Georgia was promised eventual membership at the NATO summit in Bucharest in 2008 but did not receive what it hoped would be a clear first step toward membership -- a Membership Action Plan (MAP) -- at either of NATO's two most recent summits, in 2012 in Chicago and 2014 in Wales.

Khidasheli said this sends "a very wrong message" to Moscow.

"A strong decision on [NATO enlargement] looks like, today at least, the only deterrence policy," she said. "And not only for Russia but for anybody who might get this wrong idea, looking at Russia's behavior, advancement, and progress in Ukraine, that they can get away with things like that."

The Georgian official spoke during a state visit to Washington this week on which she met with U.S. Secretary of Defense Ashton Carter. Tbilisi has said her visit aimed to "strengthen the partnership"' with the United States and "search for answers, advice, and support" for Georgia's NATO path.

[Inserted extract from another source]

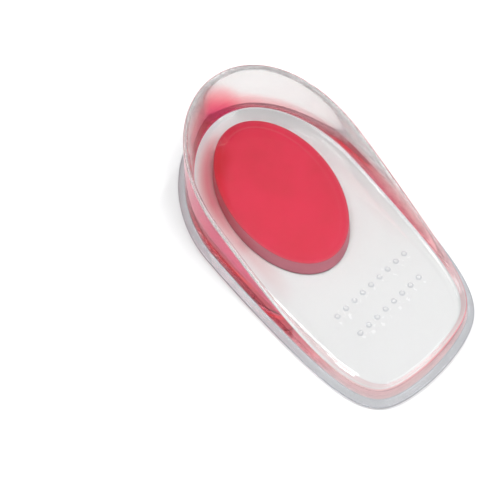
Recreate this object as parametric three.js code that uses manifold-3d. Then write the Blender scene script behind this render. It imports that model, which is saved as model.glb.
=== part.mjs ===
// A clear gel heel cup with a soft red heel pad set into its floor.
// Millimetres, +Z up, +Y towards the back of the heel, resting on z = 0.

import * as THREE from 'three';
import { mergeVertices } from 'three/addons/utils/BufferGeometryUtils.js';
import Module from 'manifold-3d';

// Outline of the rim, measured from its widest place
const rimWidth = 55;
const frontWidth = 46.2;
const heelReach = 39.4;
const frontReach = 67.5;
const heelRoundness = 2.02;
const cornerSquareness = 7.7;
const frontArcRadius = 81;

// The cup leans to one side, as the foot does: rise along Y for each mm across
const frontSlant = 0.152;
const heelSlant = 0.158;

// Heights, and where along Y they climb from the front value to the heel value
const rimHeightHeel = 24.4;
const rimHeightFront = 5.8;
const rimRiseStart = -55.2;
const rimRiseEnd = 36.3;
const floorHeightHeel = 6.2;
const floorHeightFront = 5.5;
const floorRiseStart = -27.5;
const floorRiseEnd = 9.2;

// Low skirt that runs round the foot of the wall, out from the rim's outline
const skirtReach = 3;
const skirtHeight = 0.9;
const skirtFillet = 0.4;

// Wall section: the outer face drafts out towards its foot, the floor edge lies in from the rim
const wallDraft = 0.75;
const lipRadius = 0.6;
const floorEdgeHeel = 2.9;
const floorEdgeSide = 2.5;
const floorEdgeFront = 1.5;
const coveWidth = 4.1;
const coveDepth = 0.8;

// Heel pad, an oval plug under a clear skin; its base stands a little off to one side of its top
const padLength = 56.1;
const padWidth = 34.8;
const padCentreX = 0.7;
const padCentreY = 4.6;
const padTurn = THREE.MathUtils.degToRad(-7.1);
const padDraft = 0.3;
const padLeanX = -1.2;
const padLeanY = -1.5;
const padShoulder = 0.35;
const padRecess = 0.3;
const skinThickness = 0.8;
const padClearance = 0.3;

// Raised dots on the front of the floor, in two rows
const dotRadius = 0.9;
const dotHeight = 0.45;
const dotPitch = 3.6;
const dotCounts = [9, 8];
const dotRowPitch = 8.5;
const dotRowsX = 1.5;
const dotRowsY = -38;

// Fineness of the faceted surfaces
const outlineSteps = 96;
const measuringSteps = 40 * outlineSteps;
const roundingSteps = 2;
const padSteps = 64;
const dotSides = 10;
const dotRings = 6;

// Inner face of the wall, from the top of the lip to the floor edge
const innerFaceRows = [
  { across: 0.18, down: 0.01 },
  { across: 0.33, down: 0.04 },
  { across: 0.45, down: 0.11 },
  { across: 0.58, down: 0.3 },
  { across: 0.73, down: 0.6 },
  { across: 0.87, down: 0.85 },
  { across: 1, down: 1 },
];

// Cove that carries the floor edge down to the floor
const coveRows = [
  { across: 0.12, down: 0.42 },
  { across: 0.3, down: 0.7 },
  { across: 0.6, down: 0.93 },
  { across: 1, down: 1 },
];

// Rings that carry the floor and the pad's top in to their middles
const floorShares = [0.8, 0.55, 0.3];
const padTopShares = [0.4, 0.7];

const { clamp, lerp, smoothstep } = THREE.MathUtils;
const inset = (amount) => ({ heel: amount, side: amount, front: amount });

// Turns from start to end in equal steps, both ends among them
function turns(start, end, steps) {
  return Array.from({ length: steps + 1 }, (_, i) => lerp(start, end, i / steps));
}

// Point of the outline at an angle, moved in by its own amounts at heel, side and front
function outlinePoint(angle, moved) {
  const across = Math.cos(angle);
  const along = Math.sin(angle);
  const power = 2 / (along >= 0 ? heelRoundness : cornerSquareness);
  const halfWidth = rimWidth / 2 - moved.side;
  const straightX = halfWidth * Math.sign(across) * Math.abs(across) ** power;
  const sag = straightX ** 2 / (2 * frontArcRadius);
  const reach = along >= 0 ? heelReach - moved.heel : -(frontReach - moved.front - sag);
  const y = reach * Math.abs(along) ** power;
  const toFront = clamp(-y / frontReach, 0, 1);
  const toHeel = clamp(y / heelReach, 0, 1);
  const x = straightX * (1 - (1 - frontWidth / rimWidth) * toFront ** 2);
  return new THREE.Vector2(x, y + x * (frontSlant * toFront + heelSlant * toHeel));
}

// Angles that put the outline's points at equal distances along it
function evenAngles(count) {
  const lengths = [0];
  let last = outlinePoint(0, inset(0));
  for (let i = 1; i <= measuringSteps; i += 1) {
    const next = outlinePoint((2 * Math.PI * i) / measuringSteps, inset(0));
    lengths.push(lengths[i - 1] + next.distanceTo(last));
    last = next;
  }
  const angles = [];
  let place = 1;
  for (let i = 0; i < count; i += 1) {
    const wanted = (lengths[measuringSteps] * i) / count;
    while (lengths[place] < wanted) place += 1;
    const part = (wanted - lengths[place - 1]) / (lengths[place] - lengths[place - 1]);
    angles.push((2 * Math.PI * (place - 1 + part)) / measuringSteps);
  }
  return angles;
}

const angles = evenAngles(outlineSteps);

const rimHeight = (y) => lerp(rimHeightFront, rimHeightHeel, smoothstep(y, rimRiseStart, rimRiseEnd));

const floorEdgeHeight = (y) => lerp(floorHeightFront, floorHeightHeel, smoothstep(y, floorRiseStart, floorRiseEnd));

const floorHeight = (y) => floorEdgeHeight(y) - coveDepth;

// A ring of points: insets and heights may differ from place to place round the cup
function ring(moved, heightAt) {
  return angles.map((angle) => {
    const point = outlinePoint(angle, moved);
    const rimY = outlinePoint(angle, inset(0)).y;
    return new THREE.Vector3(point.x, point.y, heightAt(rimY, point.y));
  });
}

// Closed skin through rings that run outwards, up and back in, with a middle point at each end
function skinRings(rings, firstMiddle, lastMiddle) {
  const count = rings[0].length;
  const points = [firstMiddle, ...rings.flat(), lastMiddle];
  const faces = [];
  const at = (row, i) => 1 + row * count + (i % count);
  for (let i = 0; i < count; i += 1) {
    faces.push(0, at(0, i + 1), at(0, i));
    for (let row = 0; row + 1 < rings.length; row += 1) {
      faces.push(at(row, i), at(row, i + 1), at(row + 1, i + 1));
      faces.push(at(row, i), at(row + 1, i + 1), at(row + 1, i));
    }
    faces.push(at(rings.length - 1, i), at(rings.length - 1, i + 1), points.length - 1);
  }
  const geometry = new THREE.BufferGeometry().setFromPoints(points);
  geometry.setIndex(faces);
  return geometry;
}

// Skirt with a rounded edge, and the fillet that leads from it to the wall
function skirtRings() {
  const edgeRadius = skirtHeight / 2;
  const edge = turns(0, Math.PI, 2 * roundingSteps).map((turn) => (
    ring(inset(edgeRadius * (1 - Math.sin(turn)) - skirtReach), () => edgeRadius * (1 - Math.cos(turn)))
  ));
  const fillet = turns(0, Math.PI / 2, roundingSteps).map((turn) => {
    const out = wallDraft + skirtFillet * (1 - Math.sin(turn));
    return ring(inset(-out), () => skirtHeight + skirtFillet * (1 - Math.cos(turn)));
  });
  return [...edge, ...fillet];
}

// Lip on top of the wall, a quarter round from the outer face to the crown
function lipRings() {
  return turns(0, Math.PI / 2, roundingSteps).map((turn) => {
    const heightAt = (rimY) => rimHeight(rimY) - lipRadius * (1 - Math.sin(turn));
    return ring(inset(lipRadius * (1 - Math.cos(turn))), heightAt);
  });
}

// Inner face of the wall and the cove at its foot
function innerRings() {
  const wall = innerFaceRows.map((row) => {
    const moved = {
      heel: lerp(lipRadius, floorEdgeHeel, row.across),
      side: lerp(lipRadius, floorEdgeSide, row.across),
      front: lerp(lipRadius, floorEdgeFront, row.across),
    };
    return ring(moved, (rimY) => lerp(rimHeight(rimY), floorEdgeHeight(rimY), row.down));
  });
  const cove = coveRows.map((row) => {
    const step = coveWidth * row.across;
    const moved = { heel: floorEdgeHeel + step, side: floorEdgeSide + step, front: floorEdgeFront + step };
    const heightAt = (rimY, y) => {
      const top = lerp(floorEdgeHeight(rimY), floorEdgeHeight(y), row.down);
      return top - coveDepth * row.down;
    };
    return ring(moved, heightAt);
  });
  return [...wall, ...cove];
}

// The whole clear cup before the pad's pocket is cut
function cupShell() {
  const rings = [...skirtRings(), ...lipRings(), ...innerRings()];
  const middleY = (heelReach - frontReach) / 2;
  const floorRing = rings[rings.length - 1];
  for (const part of floorShares) {
    rings.push(floorRing.map((point) => {
      const y = lerp(middleY, point.y, part);
      return new THREE.Vector3(point.x * part, y, floorHeight(y));
    }));
  }
  const underside = new THREE.Vector3(0, middleY, 0);
  const floorMiddle = new THREE.Vector3(0, middleY, floorHeight(middleY));
  return skinRings(rings, underside, floorMiddle);
}

// Oval plug whose top follows the floor; its pocket is grown all round and runs on below it
function ovalPlug(growth, runOn) {
  const topDrop = skinThickness + padClearance - growth;
  const side = new THREE.Vector2(Math.cos(padTurn), Math.sin(padTurn));
  const oval = (shrink, lean, heightAt) => {
    const points = [];
    for (let i = 0; i < padSteps; i += 1) {
      const angle = (2 * Math.PI * i) / padSteps;
      const u = (padWidth / 2 - shrink + growth) * Math.cos(angle);
      const v = (padLength / 2 - shrink + growth) * Math.sin(angle);
      const x = padCentreX + padLeanX * lean + u * side.x - v * side.y;
      const y = padCentreY + padLeanY * lean + u * side.y + v * side.x;
      points.push(new THREE.Vector3(x, y, heightAt(y)));
    }
    return points;
  };
  const top = (y) => floorHeight(y) - topDrop;
  const rings = [oval(-padDraft, 1, () => padRecess)];
  if (runOn > 0) rings.unshift(oval(-padDraft, 1, () => padRecess - runOn));
  for (const turn of turns(0, Math.PI / 2, roundingSteps)) {
    const drop = padShoulder * (1 - Math.sin(turn));
    rings.push(oval(padShoulder * (1 - Math.cos(turn)), 0, (y) => top(y) - drop));
  }
  for (const part of padTopShares) rings.push(oval((padWidth / 2) * part, 0, top));
  const underside = new THREE.Vector3(padCentreX + padLeanX, padCentreY + padLeanY, padRecess - runOn);
  const crown = new THREE.Vector3(padCentreX, padCentreY, top(padCentreY));
  return skinRings(rings, underside, crown);
}

// One raised dot, part of a ball that stands out of the floor
function floorDot(x, y) {
  const ballRadius = (dotRadius ** 2 + dotHeight ** 2) / (2 * dotHeight);
  const ball = new THREE.SphereGeometry(ballRadius, dotSides, dotRings);
  ball.rotateX(Math.PI / 2);
  ball.translate(x, y, floorHeight(y) + dotHeight - ballRadius);
  return ball;
}

const wasm = await Module();
wasm.setup();

function toSolid(geometry) {
  const bare = geometry.clone();
  bare.deleteAttribute('normal');
  bare.deleteAttribute('uv');
  const merged = mergeVertices(bare);
  return new wasm.Manifold(new wasm.Mesh({
    numProp: 3,
    vertProperties: new Float32Array(merged.attributes.position.array),
    triVerts: new Uint32Array(merged.index.array),
  }));
}

function toGeometry(solid) {
  const mesh = solid.getMesh();
  const geometry = new THREE.BufferGeometry();
  geometry.setAttribute('position', new THREE.BufferAttribute(mesh.vertProperties, 3));
  geometry.setIndex(new THREE.BufferAttribute(mesh.triVerts, 1));
  geometry.computeVertexNormals();
  return geometry;
}

// Clear cup: walls and floor in one moulding, dots raised on it, pocket open underneath
function cupBody() {
  let solid = toSolid(cupShell());
  dotCounts.forEach((count, row) => {
    const rowY = dotRowsY - row * dotRowPitch;
    for (let i = 0; i < count; i += 1) {
      const x = dotRowsX + (i - (count - 1) / 2) * dotPitch;
      solid = solid.add(toSolid(floorDot(x, rowY + frontSlant * x)));
    }
  });
  solid = solid.subtract(toSolid(ovalPlug(padClearance, padRecess + padClearance)));
  const material = new THREE.MeshStandardMaterial({
    color: 0xe9ecea,
    roughness: 0.08,
    metalness: 0,
    transparent: true,
    opacity: 0.35,
  });
  const mesh = new THREE.Mesh(toGeometry(solid), material);
  mesh.name = 'cup_body';
  return mesh;
}

// Red pad, softer than the cup, that fills the pocket
function heelPad() {
  const geometry = toGeometry(toSolid(ovalPlug(0, 0)));
  const material = new THREE.MeshStandardMaterial({ color: 0xe23f57, roughness: 0.45, metalness: 0 });
  const mesh = new THREE.Mesh(geometry, material);
  mesh.name = 'heel_pad';
  return mesh;
}

// The origin goes to the middle of the footprint, on the surface that the cup rests on
const body = cupBody();
const pad = heelPad();
const footprint = new THREE.Box3().setFromObject(body);
const middle = footprint.getCenter(new THREE.Vector3());
const heelCup = new THREE.Group();
heelCup.add(body, pad);
for (const mesh of heelCup.children) mesh.position.set(-middle.x, -middle.y, 0);

export default heelCup;
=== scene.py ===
import math

import bpy
import numpy as np
from mathutils import Matrix, Vector


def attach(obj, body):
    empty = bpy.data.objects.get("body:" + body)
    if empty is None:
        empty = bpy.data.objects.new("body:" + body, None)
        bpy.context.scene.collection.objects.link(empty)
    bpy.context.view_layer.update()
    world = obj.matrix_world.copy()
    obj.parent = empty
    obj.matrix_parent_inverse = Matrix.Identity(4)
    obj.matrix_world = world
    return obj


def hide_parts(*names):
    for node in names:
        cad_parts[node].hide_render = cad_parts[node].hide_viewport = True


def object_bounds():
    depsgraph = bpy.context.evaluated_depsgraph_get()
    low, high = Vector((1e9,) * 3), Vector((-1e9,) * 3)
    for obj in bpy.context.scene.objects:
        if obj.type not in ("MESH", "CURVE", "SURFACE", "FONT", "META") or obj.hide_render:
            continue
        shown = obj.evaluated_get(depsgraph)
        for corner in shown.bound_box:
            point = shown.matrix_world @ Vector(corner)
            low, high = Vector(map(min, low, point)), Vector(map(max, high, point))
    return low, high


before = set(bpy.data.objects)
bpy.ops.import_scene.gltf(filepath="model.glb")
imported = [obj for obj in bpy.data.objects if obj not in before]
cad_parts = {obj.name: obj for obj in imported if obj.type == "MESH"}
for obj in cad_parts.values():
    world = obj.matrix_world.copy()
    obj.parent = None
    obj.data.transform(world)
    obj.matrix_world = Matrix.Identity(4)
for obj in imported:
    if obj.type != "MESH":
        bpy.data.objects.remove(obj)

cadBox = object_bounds()
mm = 0.001
restingOn = cadBox[0].z
print("frame loaded, CAD box", [round(v, 4) for v in (*cadBox[0], *cadBox[1])])

# The cup's rim outline, measured from its widest place, heel towards +Y
outlineShape = {
    "rimWidth": 55 * mm,
    "frontWidth": 46.2 * mm,
    "heelReach": 39.4 * mm,
    "frontReach": 67.5 * mm,
    "heelRoundness": 2.02,
    "cornerSquareness": 7.7,
    "frontArcRadius": 81 * mm,
    "frontSlant": 0.152,
    "heelSlant": 0.158,
}

heightShape = {
    "rimHeel": 24.4 * mm,
    "rimFront": 5.8 * mm,
    "rimRise": (-55.2 * mm, 36.3 * mm),
    "floorHeel": 6.2 * mm,
    "floorFront": 5.5 * mm,
    "floorRise": (-27.5 * mm, 9.2 * mm),
}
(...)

She has said previously that Tbilisi would like to see the NATO Warsaw summit recognize that Georgia already has put in place all of the mechanisms for cooperation with the alliance that are envisioned by a MAP, which offers assistance and support to countries wishing to join the alliance. She has also called for the Warsaw summit to make a "political statement that Georgia has passed one step and now is on the membership track."

Khidasheli told RFE/RL that Russia's occupation of the two Georgian regions of South Ossetia and Abkhazia, composing 20 percent of Georgia's territory, poses a continuing threat to her country's security and to regional stability.

"We have Russians standing 20 minutes' drive from the capital city [Tbilisi]," she said. "There are 6,000 Russian troops back [on Georgian territory], those that were driven out after the Rose Revolution (November 2003) with the closure of the Russian military bases."

Tensions have risen higher this year as Moscow-backed security forces in occupied South Ossetia have pushed forward the administrative boundary dividing it from the rest of Georgia, encroaching further on Georgian territory.

The Georgian defense minister, who has been a leading voice inside Georgia for closer ties with the United States and NATO, discounted any concerns that more NATO enlargement might be seen as a provocation by Moscow.

"The perception that somebody might be provoked or might get angry because of NATO's or the European Union's actions does not create a legitimate space for no action when that someone is conquering territories on a daily basis, is occupying independent states, and changing the entire international order," she said.

The NATO summit in Warsaw is scheduled for July 8-9, 2016.